## What you should do
Copy out the lines that have "node" in them.
********
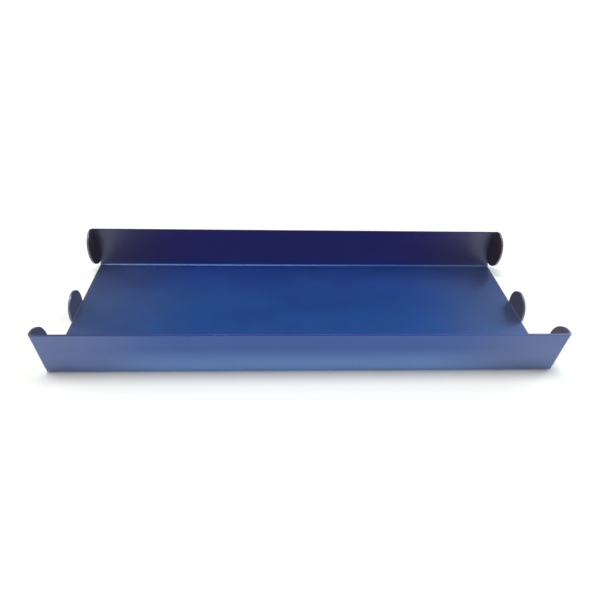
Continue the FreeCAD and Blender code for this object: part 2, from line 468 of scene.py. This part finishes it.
class Fold:
    """Where a plate goes: a bend about an axis, then flat along up.

    axis_middle is the middle of the bend's axis; up runs from the bend along the panel and
    outward from the hollow.  The first run of the plate, down to -length, takes the bend.
    """

    def __init__(self, axis_middle, up, outward, radius, turn):
        self.middle = axis_middle
        self.along = up.cross(outward)
        self.up = up
        self.outward = outward
        self.radius = radius
        self.turn = turn
        self.length = radius * turn

    def axes(self, y):
        """The panel's own up and outward at y, and how far y runs along the flat part."""
        bent = min(max(-y, 0.0), self.length)
        angle = bent / self.radius if bent else 0.0
        up = self.up * math.cos(angle) + self.outward * math.sin(angle)
        outward = self.outward * math.cos(angle) - self.up * math.sin(angle)
        return up, outward, y + bent

    def point(self, co):
        _, outward, flat = self.axes(co.y)
        return self.middle + self.along * co.x + self.up * flat + outward * (self.radius + co.z)

    def direction(self, co, normal):
        up, outward, _ = self.axes(co.y)
        return self.along * normal.x + up * normal.y + outward * normal.z


def add_panel(name, plate, fold, on_blank):
    """Turns a plate into a shown panel; on_blank gives a point's place on the flat blank."""
    bm = plate.bm
    if fold.turn:
        steps = bpy.context.scene.tray_sheet.bend_steps
        plate.slice([-fold.length * k / steps for k in range(steps)])
    bm.normal_update()
    bm.verts.index_update()
    normals = plate.corner_normals()
    spots = [loop.vert.co.copy() for face in bm.faces for loop in face.loops]
    normals = [fold.direction(co, n) for co, n in zip(spots, normals)]
    blank = [c for v in bm.verts for c in on_blank(v.co)]
    cut = [float(f[plate.soft]) for f in bm.faces]
    for v in bm.verts:
        v.co = fold.point(v.co)
    bm.faces.layers.int.remove(plate.soft)
    mesh = bpy.data.meshes.new(name)
    bm.to_mesh(mesh)
    bm.free()
    mesh.attributes.new(BLANK, "FLOAT_VECTOR", "POINT").data.foreach_set("vector", blank)
    mesh.attributes.new(CUT, "FLOAT", "FACE").data.foreach_set("value", cut)
    mesh.polygons.foreach_set("use_smooth", [True] * len(mesh.polygons))
    mesh.normals_split_custom_set(normals)
    mesh.materials.append(anodised_sheet())
    panel = bpy.data.objects.new(name, mesh)
    bpy.context.scene.collection.objects.link(panel)
    return panel


def stands_for(panel, node):
    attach(panel, BODY)
    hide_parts(node)


def sheet_measures():
    """Sizes of the floor as packed: cut half length, half width between bends, thickness."""
    low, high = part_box("floor_panel")
    return high.x, high.y, high.z - low.z


def wall_axes(side):
    """Up-the-slope and outward directions of a long wall; side is -1 front, 1 back."""
    flare = bpy.context.scene.tray_sheet.flare
    up = Vector((0, side * math.sin(flare), math.cos(flare)))
    outward = Vector((0, side * math.cos(flare), -math.sin(flare)))
    return up, outward


def wall_fold(side):
    half_length, half_width, thickness = sheet_measures()
    sheet = bpy.context.scene.tray_sheet
    up, outward = wall_axes(side)
    middle = Vector((0, side * half_width, thickness + sheet.wall_bend))
    return Fold(middle, up, outward, sheet.wall_bend, math.pi / 2 - sheet.flare)


def wall_flat_height():
    """From the end of the long bend up the slope to the wall's top edge."""
    _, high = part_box("front_wall")
    up, outward = wall_axes(-1)
    sheet = bpy.context.scene.tray_sheet
    fold = wall_fold(-1)
    return (high.z - fold.middle.z - outward.z * fold.radius) / up.z


def tab_plate(half_width, neck, bend_length, thickness):
    """Outline of a round tab, from the start of its bend to its tip."""
    sheet = bpy.context.scene.tray_sheet
    outline = [(-half_width, -bend_length, False), (half_width, -bend_length, True)]
    steps = sheet.round_steps
    for k in range(steps + 1):
        angle = math.pi * k / steps
        outline.append((half_width * math.cos(angle), neck + half_width * math.sin(angle), True))
    return Plate(outline, thickness, sheet.edge)


def mirrored(right):
    """The outline's right-hand corners and their mirror image; a join closes it."""
    edges = [is_cut for _, _, is_cut in reversed(right[:-1])] + [False]
    return right + [(-x, y, is_cut) for (x, y, _), is_cut in zip(reversed(right), edges)]


class TRAY_OT_floor(Operator):
    """Flat floor, with a shallow notch at each end for its tab"""

    bl_idname = "tray.floor"
    bl_label = "Floor"

    def execute(self, context):
        sheet = context.scene.tray_sheet
        half_length, half_width, thickness = sheet_measures()
        fold_x = half_length - sheet.floor_inset
        gap = sheet.floor_tab + sheet.relief
        right = [
            (half_length, -half_width, True),
            (half_length, -gap, True),
            (fold_x, -gap, True),
            (fold_x, -sheet.floor_tab, False),
            (fold_x, sheet.floor_tab, True),
            (fold_x, gap, True),
            (half_length, gap, True),
            (half_length, half_width, False),
        ]
        left = [(-x, -y, is_cut) for x, y, is_cut in right]
        plate = Plate(right + left, thickness, sheet.edge)
        flat = Fold(Vector((0, 0, thickness)), Vector((0, 1, 0)), Vector((0, 0, -1)), 0.0, 0.0)
        panel = add_panel("floor", plate, flat, lambda co: (-co.x, co.y, co.z))
        stands_for(panel, "floor_panel")
        return {"FINISHED"}


class TRAY_OT_walls(Operator):
    """Two long walls with their bends, raked at the ends above a square foot"""

    bl_idname = "tray.walls"
    bl_label = "Walls"

    def execute(self, context):
        sheet = context.scene.tray_sheet
        half_length, half_width, thickness = sheet_measures()
        height = wall_flat_height()
        tab_foot = height - 2 * sheet.end_tab * math.cos(sheet.rake)
        stub = tab_foot - sheet.relief

        def fold_x(y):
            return half_length - sheet.wall_inset + y * math.tan(sheet.rake)

        for name, side in (("front_wall", -1), ("back_wall", 1)):
            fold = wall_fold(side)
            half = [
                (half_length, -fold.length, True),
                (half_length, stub, True),
                (fold_x(stub), stub, True),
                (fold_x(tab_foot), tab_foot, False),
                (fold_x(height), height, True),
            ]
            plate = Plate(mirrored(half), thickness, sheet.edge)
            offset = half_width + fold.length

            def on_blank(co, side=side, offset=offset):
                return -side * co.x, side * (offset + co.y), co.z

            stands_for(add_panel(f"{name}_sheet", plate, fold, on_blank), name)
        return {"FINISHED"}


class TRAY_OT_end_tabs(Operator):
    """Round tabs folded in across the tray from the ends of the walls"""

    bl_idname = "tray.end_tabs"
    bl_label = "End tabs"

    def execute(self, context):
        sheet = context.scene.tray_sheet
        half_length, half_width, thickness = sheet_measures()
        middle_height = wall_flat_height() - sheet.end_tab * math.cos(sheet.rake)
        reach = half_length - sheet.wall_inset + middle_height * math.tan(sheet.rake)
        for wall, side in (("front", -1), ("back", 1)):
            wall_bend = wall_fold(side)
            foot = wall_bend.middle + wall_bend.outward * wall_bend.radius
            for hand, end in (("left", -1), ("right", 1)):
                along = Vector((end * math.cos(sheet.rake), 0, 0))
                outward = along - wall_bend.up * math.sin(sheet.rake)
                up = -wall_bend.outward
                middle = foot + Vector((end * reach, 0, 0)) + wall_bend.up * middle_height
                fold = Fold(middle + up * sheet.tab_bend, up, outward, sheet.tab_bend, math.pi / 2)
                plate = tab_plate(sheet.end_tab, sheet.end_neck, fold.length, thickness)
                start_along = end * (reach + fold.length)
                start_across = side * (half_width + wall_bend.length + middle_height)

                def on_blank(co, end=end, x=start_along, y=start_across):
                    return x + end * co.y, y + end * co.x, co.z

                panel = add_panel(f"{wall}_{hand}_end_tab_sheet", plate, fold, on_blank)
                stands_for(panel, f"{wall}_{hand}_end_tab")
        return {"FINISHED"}


class TRAY_OT_floor_tabs(Operator):
    """Round tabs folded up from the middle of the floor's ends"""

    bl_idname = "tray.floor_tabs"
    bl_label = "Floor tabs"

    def execute(self, context):
        sheet = context.scene.tray_sheet
        half_length, _, thickness = sheet_measures()
        reach = half_length - sheet.floor_inset
        for hand, end in (("left", -1), ("right", 1)):
            middle = Vector((end * reach, 0, thickness + sheet.tab_bend))
            up, outward = Vector((0, 0, 1)), Vector((end, 0, 0))
            fold = Fold(middle, up, outward, sheet.tab_bend, math.pi / 2)
            plate = tab_plate(sheet.floor_tab, sheet.floor_neck, fold.length, thickness)
            start = end * (reach + fold.length)

            def on_blank(co, start=start, end=end):
                return start + end * co.y, end * co.x, co.z

            stands_for(add_panel(f"{hand}_floor_tab_sheet", plate, fold, on_blank), f"{hand}_floor_tab")
        return {"FINISHED"}


class TRAY_OT_stage(Operator):
    """Pale floor, soft lights and the camera"""

    bl_idname = "tray.stage"
    bl_label = "Stage"

    def execute(self, context):
        self.add_floor(context)
        self.add_lights(context)
        self.add_camera(context)
        context.scene.view_settings.view_transform = "Standard"
        return {"FINISHED"}

    def add_floor(self, context):
        stage = context.scene.tray_stage
        bm = bmesh.new()
        bmesh.ops.create_grid(bm, x_segments=1, y_segments=1, size=stage.floor_size / 2)
        mesh = bpy.data.meshes.new("studio_floor")
        bm.to_mesh(mesh)
        bm.free()
        material = bpy.data.materials.new("studio_floor")
        s = Shader(material)
        surface = s.node("ShaderNodeBsdfDiffuse", {}, {"Color": (*stage.floor_colour, 1.0)})
        s.node("ShaderNodeOutputMaterial", {}, {"Surface": surface})
        mesh.materials.append(material)
        floor = bpy.data.objects.new("studio_floor", mesh)
        context.scene.collection.objects.link(floor)

    def add_lights(self, context):
        stage = context.scene.tray_stage
        world = bpy.data.worlds.new("studio")
        s = Shader(world)
        white = (1.0, 1.0, 1.0, 1.0)
        fill = s.node("ShaderNodeBackground", {}, {"Color": white, "Strength": stage.surround})
        backdrop = s.node("ShaderNodeBackground", {}, {"Color": white, "Strength": stage.backdrop})
        seen = s.node("ShaderNodeLightPath", output="Is Camera Ray")
        surface = s.node("ShaderNodeMixShader", {}, {0: seen, 1: fill, 2: backdrop})
        s.node("ShaderNodeOutputWorld", {}, {"Surface": surface})
        context.scene.world = world
        for name, bearing, height, spread, strength in SOFTBOXES:
            light = bpy.data.lights.new(name, "SUN")
            light.angle = math.radians(spread)
            light.energy = max(strength) * stage.softboxes
            light.color = [c / max(strength) for c in strength]
            lamp = bpy.data.objects.new(name, light)
            turn, lift = math.radians(bearing), math.radians(height)
            level = Vector((math.sin(turn), math.cos(turn), 0))
            toward = level * math.cos(lift) + Vector((0, 0, math.sin(lift)))
            lamp.rotation_euler = (-toward).to_track_quat("-Z", "Y").to_euler()
            context.scene.collection.objects.link(lamp)

    def add_camera(self, context):
        stage = context.scene.tray_stage
        lens = bpy.data.cameras.new("camera")
        lens.lens = stage.focal_length
        lens.clip_start = 0.01
        camera = bpy.data.objects.new("camera", lens)
        camera.matrix_world = (
            Matrix.Translation(stage.eye)
            @ Matrix.Rotation(stage.heading, 4, "Z")
            @ Matrix.Rotation(-stage.tilt, 4, "X")
            @ Matrix.Rotation(-stage.roll, 4, "Y")
            @ Matrix.Rotation(math.pi / 2, 4, "X")
        )
        context.scene.collection.objects.link(camera)
        context.scene.camera = camera


class TRAY_PT_panel(Panel):
    """Lists the tray's sizes, colours and steps"""

    bl_idname = "TRAY_PT_panel"
    bl_label = "Coin Tray"
    bl_space_type = "VIEW_3D"
    bl_region_type = "UI"
    bl_category = "Coin Tray"

    def draw(self, context):
        column = self.layout.column()
        for group in (context.scene.tray_sheet, context.scene.tray_finish, context.scene.tray_stage):
            for key in group.__annotations__:
                column.prop(group, key)
        for step in STEPS:
            column.operator(step.bl_idname)


GROUPS = {"tray_sheet": TraySheet, "tray_finish": TrayFinish, "tray_stage": TrayStage}
STEPS = (TRAY_OT_floor, TRAY_OT_walls, TRAY_OT_end_tabs, TRAY_OT_floor_tabs, TRAY_OT_stage)


def register():
    for cls in (*GROUPS.values(), *STEPS, TRAY_PT_panel):
        register_class(cls)
    for name, group in GROUPS.items():
        setattr(bpy.types.Scene, name, PointerProperty(type=group))


def unregister():
    for name in GROUPS:
        delattr(bpy.types.Scene, name)
    for cls in reversed((*GROUPS.values(), *STEPS, TRAY_PT_panel)):
        unregister_class(cls)


def main():
    register()
    for step in STEPS:
        group, _, call = step.bl_idname.partition(".")
        getattr(getattr(bpy.ops, group), call)()


if __name__ == "__main__":
    main()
********
## Finished task
def stands_for(panel, node):
    hide_parts(node)
        surface = s.node("ShaderNodeBsdfDiffuse", {}, {"Color": (*stage.floor_colour, 1.0)})
        s.node("ShaderNodeOutputMaterial", {}, {"Surface": surface})
        fill = s.node("ShaderNodeBackground", {}, {"Color": white, "Strength": stage.surround})
        backdrop = s.node("ShaderNodeBackground", {}, {"Color": white, "Strength": stage.backdrop})
        seen = s.node("ShaderNodeLightPath", output="Is Camera Ray")
        surface = s.node("ShaderNodeMixShader", {}, {0: seen, 1: fill, 2: backdrop})
        s.node("ShaderNodeOutputWorld", {}, {"Surface": surface})